At one of those places – Combat Outpost Mountain in East Mosul – the soldiers live just across a divide of sand-filled wire barriers from the Iraqi battalion their company is partnered with. Little is expected to change except the name, and constraints on how the Americans will operate.

US commanders have said that as US combat troops withdraw from Iraqi cities under the security agreement, the US role in reconstruction will take on more importance. Under the new rules, all such missions must rely on Iraqi escorts for any movement of vehicles.

"The critical thing from our perspective is we have a large number of projects in the city that we have to check on. If we can't get to the projects, [they] will end up stopping. So we need some support to go and look at those projects," Volsky said.

US officials have told the Iraqis that if the projects stop, it could throw some 4,000 Iraqis out of work.

Weak link: coordination

The effectiveness of the agreement will come down to coordination – so far not the hallmark of the Iraqi military. Although there is an Iraqi officer embedded at the battalion tactical operations center, the Iraqis have not provided someone to fill the same function at the higher brigade level in Mosul. Volesky told the Iraqi officials that he would like to hold regular planning meetings to coordinate the escorts that Americansneed and the assistance the Iraqis want.

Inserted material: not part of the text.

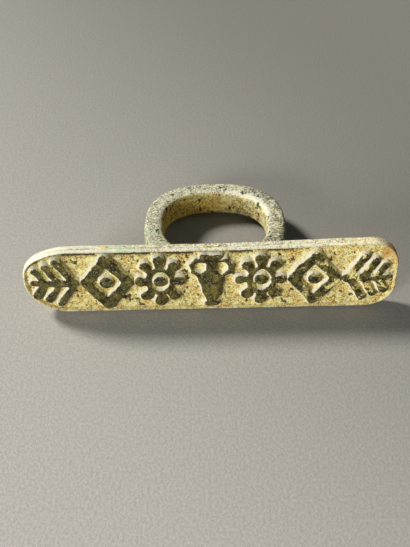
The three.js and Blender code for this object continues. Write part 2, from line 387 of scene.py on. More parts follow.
def slab_quads(kept):
    """The faces of a slab over the kept cells of a grid: its front, its back, whose points are numbered
    after the front's, and a wall wherever a kept cell has no neighbour."""
    rows, columns = (count + 1 for count in kept.shape)
    behind = rows * columns
    front = grid_quads(rows, columns, False, False)[kept.reshape(-1)]
    padded = np.pad(kept, 1)
    neighbours = [padded[1:-1, :-2], padded[2:, 1:-1], padded[1:-1, 2:], padded[:-2, 1:-1]]
    walls = []
    for edge, neighbour in enumerate(neighbours):
        bare = front[~neighbour[kept]]
        start = bare[:, edge]
        end = bare[:, (edge + 1) % 4]
        walls.append(np.stack([end, start, start + behind, end + behind], -1))
    return np.concatenate([front, front[:, ::-1] + behind, *walls])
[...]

As if to underscore the concerns, last week at a major checkpoint in the city an IED packed with ball bearings exploded just after a US military training team drove past. The blast missed its apparent target and shattered the windows of a passing Iraqi car.

The IED had been placed just a few hundred yards from the Iraqi Army checkpoint – a small tent set up under the blazing sun.

"It's apparent that someone stopped and placed it there. I'm not trying to point blame at anyone, I'm trying to figure out what we can do to help," Volesky told the Iraqi officers at the scene.

"We're supposed to have two people here and there's only one," said an Iraqi Army first lieutenant, translating from Kurdish to Arabic for his Kurdish colleague. "What can one person do by himself?"

The checkpoint appeared to have been left undermanned due to a raid the Iraqi Army had not informed US forces they were conducting.

"They don't always tell us," says Volesky. "They don't have to."